2. In 2014 the EU was still struggling but was constrained by its inflation mandate. When economies go through major economic downturns they loosen monetary and fiscal policy – cut interest rates and increase government spending respectively to make up for the lost private spending. Although the ECB cut interest rates to 0% and government increased spending there was the problem of its mandate. The ECB was curbed by the 2% inflation ceiling unlike the 2% target for most other countries and by the fact that its strongest economy, Germany, was paranoid about inflation – memories of the post-war hyperinflation years. Only with the threat of deflation did stimulatory asset purchases start to happen.

3. This is the mismatch between the scope of its economic institutions and its political ones.
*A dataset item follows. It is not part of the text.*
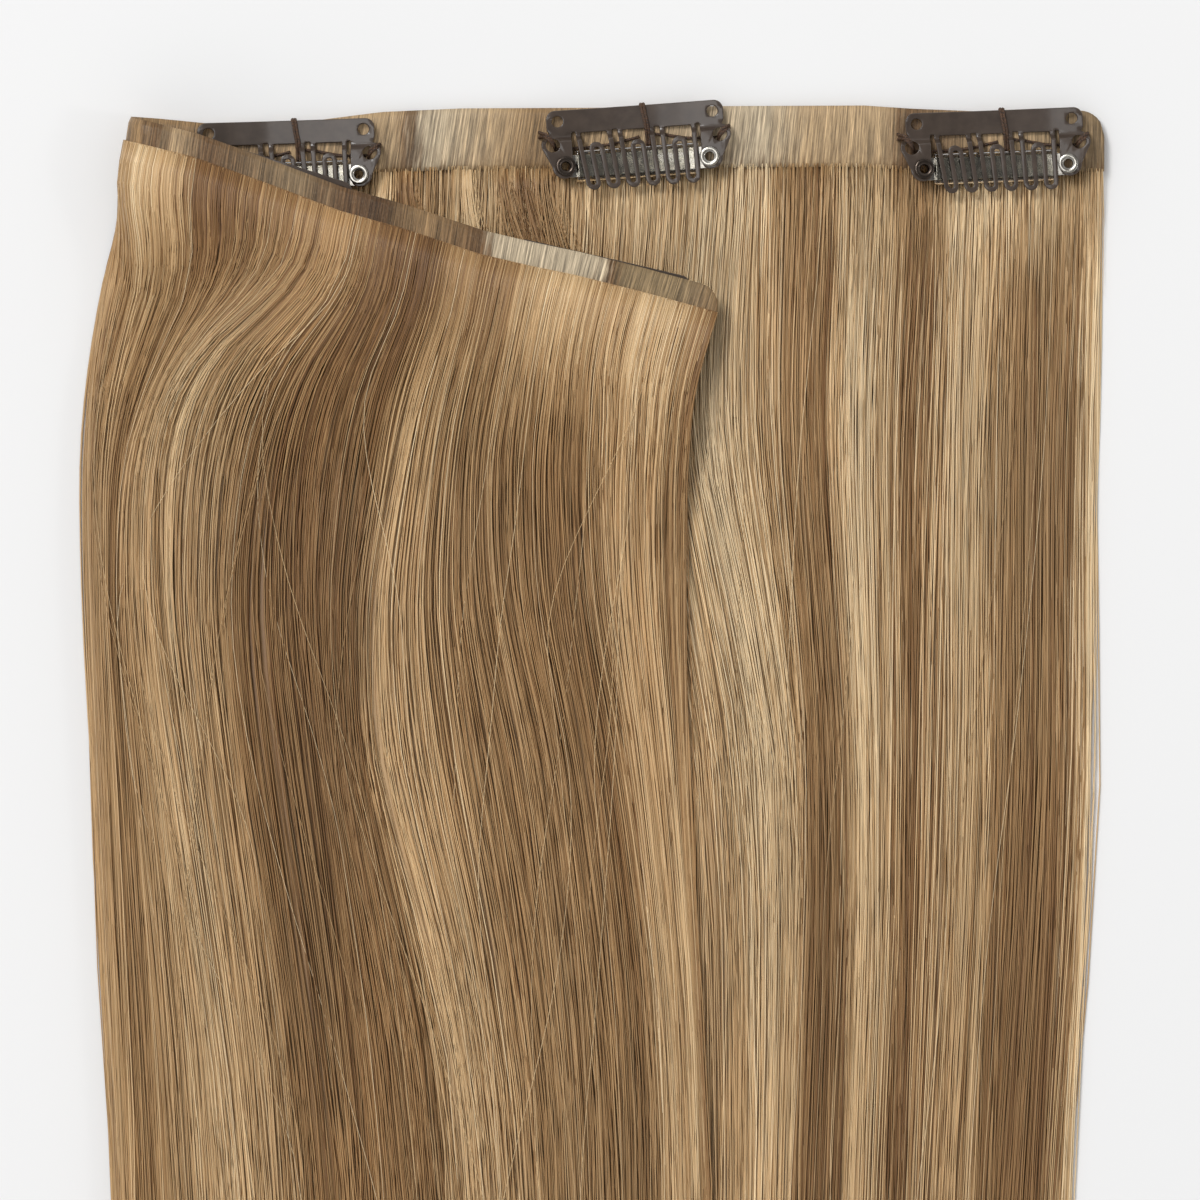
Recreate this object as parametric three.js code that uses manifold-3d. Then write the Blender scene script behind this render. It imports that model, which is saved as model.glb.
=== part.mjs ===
// Clip in hair weft, lying flat and folded over once: one film band with five comb snap clips and
// a long fall of hair on each side of the fold. Millimetres, +X along the band, the hair falls
// towards -Y, +Z up from the surface that the weft lies on.

import * as THREE from "three";
import { mergeVertices } from "three/addons/utils/BufferGeometryUtils.js";
import Module from "manifold-3d";

const wasm = await Module();
wasm.setup();

// Space left between pieces that touch on the real object
const clearance = 0.3;

// Film band, a single strip that is folded over once
const bandLength = 276;
const bandWidth = 10.5;
const bandThickness = 0.8;
const bandCornerRadius = 4.3;
const bandSway = 2.2;
const foldedLength = 113.5;
const foldAngle = THREE.MathUtils.degToRad(81.35);
const foldedEndDrop = 3;
const foldedLevelRun = 40;

// Hair
const hairLength = 406;
const filmBare = 4;
const hairRootBack = 1;
const hairRootFront = 1.2;
const backDepth = 3.2;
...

No European institution enjoys the democratic legitimacy of a national government. The crisis meant greater reform in the financial sector but also led to increased authority of unelected institutions like the ECB. The frustration has been that countries in the eurozone have suffered significant amounts of pain by unaccountable European politicians. Countries don’t want to lose their sovereignty but it seems that any further integration is a catalyst to its demise.

The return to improving growth levels has been brought about by increasing export volumes – with a weaker euro. With consumer spending and investment on the decline foreign consumers have been the saviour of the EU. However this is dependent on global growth which cannot last forever and the euro area needs to be prepared politically to get through the next recession.